* [Exercise instructions] Reproduce the listing below without any change.

* [Data extract]

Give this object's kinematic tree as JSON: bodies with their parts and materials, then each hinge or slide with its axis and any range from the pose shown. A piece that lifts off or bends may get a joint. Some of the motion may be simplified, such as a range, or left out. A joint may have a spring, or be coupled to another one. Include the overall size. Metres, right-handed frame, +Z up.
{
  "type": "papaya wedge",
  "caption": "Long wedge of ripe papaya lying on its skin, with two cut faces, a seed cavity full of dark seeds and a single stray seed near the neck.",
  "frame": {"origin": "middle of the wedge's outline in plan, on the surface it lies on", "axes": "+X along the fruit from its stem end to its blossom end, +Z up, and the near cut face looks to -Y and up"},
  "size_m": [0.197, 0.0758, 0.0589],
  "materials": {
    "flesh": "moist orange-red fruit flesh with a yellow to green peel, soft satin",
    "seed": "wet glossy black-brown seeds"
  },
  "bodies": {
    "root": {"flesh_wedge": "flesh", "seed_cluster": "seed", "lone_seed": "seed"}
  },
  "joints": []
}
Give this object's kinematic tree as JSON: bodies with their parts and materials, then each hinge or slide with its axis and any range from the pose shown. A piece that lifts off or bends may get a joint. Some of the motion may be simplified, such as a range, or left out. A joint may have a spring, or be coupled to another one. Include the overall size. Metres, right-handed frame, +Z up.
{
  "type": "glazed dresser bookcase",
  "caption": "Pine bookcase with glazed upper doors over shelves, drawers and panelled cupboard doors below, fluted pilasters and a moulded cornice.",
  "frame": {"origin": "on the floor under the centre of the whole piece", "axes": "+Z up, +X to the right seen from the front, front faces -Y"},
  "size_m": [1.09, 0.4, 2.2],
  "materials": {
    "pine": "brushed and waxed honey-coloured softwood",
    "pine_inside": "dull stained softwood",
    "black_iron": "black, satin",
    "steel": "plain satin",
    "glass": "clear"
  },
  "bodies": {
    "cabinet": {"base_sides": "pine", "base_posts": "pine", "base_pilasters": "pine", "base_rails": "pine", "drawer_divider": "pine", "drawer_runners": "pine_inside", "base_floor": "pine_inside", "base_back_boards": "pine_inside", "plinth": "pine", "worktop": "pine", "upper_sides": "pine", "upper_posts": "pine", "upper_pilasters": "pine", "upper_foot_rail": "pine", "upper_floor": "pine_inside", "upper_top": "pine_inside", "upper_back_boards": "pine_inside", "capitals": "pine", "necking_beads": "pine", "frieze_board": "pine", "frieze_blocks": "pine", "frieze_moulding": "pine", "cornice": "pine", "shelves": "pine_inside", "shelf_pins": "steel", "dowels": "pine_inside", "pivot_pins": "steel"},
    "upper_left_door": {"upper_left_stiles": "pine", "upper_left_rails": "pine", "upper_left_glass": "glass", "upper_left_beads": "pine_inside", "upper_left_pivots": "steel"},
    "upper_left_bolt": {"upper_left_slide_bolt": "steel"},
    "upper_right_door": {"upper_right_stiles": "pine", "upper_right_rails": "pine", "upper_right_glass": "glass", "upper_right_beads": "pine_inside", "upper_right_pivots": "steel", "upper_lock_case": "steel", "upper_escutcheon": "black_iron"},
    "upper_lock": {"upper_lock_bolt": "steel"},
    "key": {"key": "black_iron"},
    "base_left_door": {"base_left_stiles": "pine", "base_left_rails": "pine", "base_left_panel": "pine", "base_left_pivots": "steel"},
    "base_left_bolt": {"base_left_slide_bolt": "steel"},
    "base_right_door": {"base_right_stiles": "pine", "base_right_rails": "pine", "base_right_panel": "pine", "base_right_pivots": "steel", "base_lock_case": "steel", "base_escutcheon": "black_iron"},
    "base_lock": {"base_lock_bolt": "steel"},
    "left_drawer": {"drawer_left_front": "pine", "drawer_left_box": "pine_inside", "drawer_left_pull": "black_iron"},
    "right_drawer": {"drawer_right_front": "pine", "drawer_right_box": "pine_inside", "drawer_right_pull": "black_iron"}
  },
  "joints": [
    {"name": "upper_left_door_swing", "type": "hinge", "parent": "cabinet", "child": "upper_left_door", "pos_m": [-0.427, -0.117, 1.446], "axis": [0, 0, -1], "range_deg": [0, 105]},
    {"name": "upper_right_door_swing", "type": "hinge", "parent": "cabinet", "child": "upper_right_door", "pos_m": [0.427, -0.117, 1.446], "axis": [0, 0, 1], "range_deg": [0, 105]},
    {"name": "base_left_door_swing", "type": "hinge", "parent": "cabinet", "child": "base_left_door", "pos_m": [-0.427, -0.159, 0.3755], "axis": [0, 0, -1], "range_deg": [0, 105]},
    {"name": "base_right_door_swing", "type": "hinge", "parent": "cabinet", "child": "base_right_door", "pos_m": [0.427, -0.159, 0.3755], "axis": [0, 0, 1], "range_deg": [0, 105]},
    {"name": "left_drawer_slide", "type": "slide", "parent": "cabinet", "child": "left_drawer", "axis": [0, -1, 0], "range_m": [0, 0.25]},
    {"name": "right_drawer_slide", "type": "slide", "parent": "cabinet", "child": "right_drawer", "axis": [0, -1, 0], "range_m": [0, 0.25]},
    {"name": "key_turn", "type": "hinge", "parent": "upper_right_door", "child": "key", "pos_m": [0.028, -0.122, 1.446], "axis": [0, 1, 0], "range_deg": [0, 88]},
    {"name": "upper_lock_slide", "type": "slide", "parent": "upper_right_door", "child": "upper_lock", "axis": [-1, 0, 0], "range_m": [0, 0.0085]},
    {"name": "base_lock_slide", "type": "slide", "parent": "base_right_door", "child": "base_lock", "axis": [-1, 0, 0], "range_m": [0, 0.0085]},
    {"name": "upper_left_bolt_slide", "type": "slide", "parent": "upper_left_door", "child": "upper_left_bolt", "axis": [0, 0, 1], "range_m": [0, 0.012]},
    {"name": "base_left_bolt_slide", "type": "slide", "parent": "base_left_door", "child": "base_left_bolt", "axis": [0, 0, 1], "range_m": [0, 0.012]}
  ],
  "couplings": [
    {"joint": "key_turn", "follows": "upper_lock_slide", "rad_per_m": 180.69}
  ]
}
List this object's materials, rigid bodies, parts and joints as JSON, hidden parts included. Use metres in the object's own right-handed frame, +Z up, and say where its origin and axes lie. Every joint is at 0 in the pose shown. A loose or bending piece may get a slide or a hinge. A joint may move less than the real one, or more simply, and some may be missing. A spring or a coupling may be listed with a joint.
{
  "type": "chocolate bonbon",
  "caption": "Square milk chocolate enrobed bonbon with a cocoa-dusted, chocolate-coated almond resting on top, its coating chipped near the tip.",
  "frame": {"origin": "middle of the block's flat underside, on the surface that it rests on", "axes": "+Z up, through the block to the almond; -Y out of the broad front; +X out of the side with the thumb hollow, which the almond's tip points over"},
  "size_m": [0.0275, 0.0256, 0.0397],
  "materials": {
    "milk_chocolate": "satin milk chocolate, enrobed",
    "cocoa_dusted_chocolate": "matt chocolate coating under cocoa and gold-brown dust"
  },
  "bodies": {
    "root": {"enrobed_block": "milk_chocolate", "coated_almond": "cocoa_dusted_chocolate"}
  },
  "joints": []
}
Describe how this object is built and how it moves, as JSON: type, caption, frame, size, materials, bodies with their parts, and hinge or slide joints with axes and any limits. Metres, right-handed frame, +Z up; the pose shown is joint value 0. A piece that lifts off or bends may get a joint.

* [Written solution]
Give this object's kinematic tree as JSON: bodies with their parts and materials, then each hinge or slide with its axis and any range from the pose shown. A piece that lifts off or bends may get a joint. Some of the motion may be simplified, such as a range, or left out. A joint may have a spring, or be coupled to another one. Include the overall size. Metres, right-handed frame, +Z up.
{
  "type": "papaya wedge",
  "caption": "Long wedge of ripe papaya lying on its skin, with two cut faces, a seed cavity full of dark seeds and a single stray seed near the neck.",
  "frame": {"origin": "middle of the wedge's outline in plan, on the surface it lies on", "axes": "+X along the fruit from its stem end to its blossom end, +Z up, and the near cut face looks to -Y and up"},
  "size_m": [0.197, 0.0758, 0.0589],
  "materials": {
    "flesh": "moist orange-red fruit flesh with a yellow to green peel, soft satin",
    "seed": "wet glossy black-brown seeds"
  },
  "bodies": {
    "root": {"flesh_wedge": "flesh", "seed_cluster": "seed", "lone_seed": "seed"}
  },
  "joints": []
}
Give this object's kinematic tree as JSON: bodies with their parts and materials, then each hinge or slide with its axis and any range from the pose shown. A piece that lifts off or bends may get a joint. Some of the motion may be simplified, such as a range, or left out. A joint may have a spring, or be coupled to another one. Include the overall size. Metres, right-handed frame, +Z up.
{
  "type": "glazed dresser bookcase",
  "caption": "Pine bookcase with glazed upper doors over shelves, drawers and panelled cupboard doors below, fluted pilasters and a moulded cornice.",
  "frame": {"origin": "on the floor under the centre of the whole piece", "axes": "+Z up, +X to the right seen from the front, front faces -Y"},
  "size_m": [1.09, 0.4, 2.2],
  "materials": {
    "pine": "brushed and waxed honey-coloured softwood",
    "pine_inside": "dull stained softwood",
    "black_iron": "black, satin",
    "steel": "plain satin",
    "glass": "clear"
  },
  "bodies": {
    "cabinet": {"base_sides": "pine", "base_posts": "pine", "base_pilasters": "pine", "base_rails": "pine", "drawer_divider": "pine", "drawer_runners": "pine_inside", "base_floor": "pine_inside", "base_back_boards": "pine_inside", "plinth": "pine", "worktop": "pine", "upper_sides": "pine", "upper_posts": "pine", "upper_pilasters": "pine", "upper_foot_rail": "pine", "upper_floor": "pine_inside", "upper_top": "pine_inside", "upper_back_boards": "pine_inside", "capitals": "pine", "necking_beads": "pine", "frieze_board": "pine", "frieze_blocks": "pine", "frieze_moulding": "pine", "cornice": "pine", "shelves": "pine_inside", "shelf_pins": "steel", "dowels": "pine_inside", "pivot_pins": "steel"},
    "upper_left_door": {"upper_left_stiles": "pine", "upper_left_rails": "pine", "upper_left_glass": "glass", "upper_left_beads": "pine_inside", "upper_left_pivots": "steel"},
    "upper_left_bolt": {"upper_left_slide_bolt": "steel"},
    "upper_right_door": {"upper_right_stiles": "pine", "upper_right_rails": "pine", "upper_right_glass": "glass", "upper_right_beads": "pine_inside", "upper_right_pivots": "steel", "upper_lock_case": "steel", "upper_escutcheon": "black_iron"},
    "upper_lock": {"upper_lock_bolt": "steel"},
    "key": {"key": "black_iron"},
    "base_left_door": {"base_left_stiles": "pine", "base_left_rails": "pine", "base_left_panel": "pine", "base_left_pivots": "steel"},
    "base_left_bolt": {"base_left_slide_bolt": "steel"},
    "base_right_door": {"base_right_stiles": "pine", "base_right_rails": "pine", "base_right_panel": "pine", "base_right_pivots": "steel", "base_lock_case": "steel", "base_escutcheon": "black_iron"},
    "base_lock": {"base_lock_bolt": "steel"},
    "left_drawer": {"drawer_left_front": "pine", "drawer_left_box": "pine_inside", "drawer_left_pull": "black_iron"},
    "right_drawer": {"drawer_right_front": "pine", "drawer_right_box": "pine_inside", "drawer_right_pull": "black_iron"}
  },
  "joints": [
    {"name": "upper_left_door_swing", "type": "hinge", "parent": "cabinet", "child": "upper_left_door", "pos_m": [-0.427, -0.117, 1.446], "axis": [0, 0, -1], "range_deg": [0, 105]},
    {"name": "upper_right_door_swing", "type": "hinge", "parent": "cabinet", "child": "upper_right_door", "pos_m": [0.427, -0.117, 1.446], "axis": [0, 0, 1], "range_deg": [0, 105]},
    {"name": "base_left_door_swing", "type": "hinge", "parent": "cabinet", "child": "base_left_door", "pos_m": [-0.427, -0.159, 0.3755], "axis": [0, 0, -1], "range_deg": [0, 105]},
    {"name": "base_right_door_swing", "type": "hinge", "parent": "cabinet", "child": "base_right_door", "pos_m": [0.427, -0.159, 0.3755], "axis": [0, 0, 1], "range_deg": [0, 105]},
    {"name": "left_drawer_slide", "type": "slide", "parent": "cabinet", "child": "left_drawer", "axis": [0, -1, 0], "range_m": [0, 0.25]},
    {"name": "right_drawer_slide", "type": "slide", "parent": "cabinet", "child": "right_drawer", "axis": [0, -1, 0], "range_m": [0, 0.25]},
    {"name": "key_turn", "type": "hinge", "parent": "upper_right_door", "child": "key", "pos_m": [0.028, -0.122, 1.446], "axis": [0, 1, 0], "range_deg": [0, 88]},
    {"name": "upper_lock_slide", "type": "slide", "parent": "upper_right_door", "child": "upper_lock", "axis": [-1, 0, 0], "range_m": [0, 0.0085]},
    {"name": "base_lock_slide", "type": "slide", "parent": "base_right_door", "child": "base_lock", "axis": [-1, 0, 0], "range_m": [0, 0.0085]},
    {"name": "upper_left_bolt_slide", "type": "slide", "parent": "upper_left_door", "child": "upper_left_bolt", "axis": [0, 0, 1], "range_m": [0, 0.012]},
    {"name": "base_left_bolt_slide", "type": "slide", "parent": "base_left_door", "child": "base_left_bolt", "axis": [0, 0, 1], "range_m": [0, 0.012]}
  ],
  "couplings": [
    {"joint": "key_turn", "follows": "upper_lock_slide", "rad_per_m": 180.69}
  ]
}
List this object's materials, rigid bodies, parts and joints as JSON, hidden parts included. Use metres in the object's own right-handed frame, +Z up, and say where its origin and axes lie. Every joint is at 0 in the pose shown. A loose or bending piece may get a slide or a hinge. A joint may move less than the real one, or more simply, and some may be missing. A spring or a coupling may be listed with a joint.
{
  "type": "chocolate bonbon",
  "caption": "Square milk chocolate enrobed bonbon with a cocoa-dusted, chocolate-coated almond resting on top, its coating chipped near the tip.",
  "frame": {"origin": "middle of the block's flat underside, on the surface that it rests on", "axes": "+Z up, through the block to the almond; -Y out of the broad front; +X out of the side with the thumb hollow, which the almond's tip points over"},
  "size_m": [0.0275, 0.0256, 0.0397],
  "materials": {
    "milk_chocolate": "satin milk chocolate, enrobed",
    "cocoa_dusted_chocolate": "matt chocolate coating under cocoa and gold-brown dust"
  },
  "bodies": {
    "root": {"enrobed_block": "milk_chocolate", "coated_almond": "cocoa_dusted_chocolate"}
  },
  "joints": []
}
Describe how this object is built and how it moves, as JSON: type, caption, frame, size, materials, bodies with their parts, and hinge or slide joints with axes and any limits. Metres, right-handed frame, +Z up; the pose shown is joint value 0. A piece that lifts off or bends may get a joint.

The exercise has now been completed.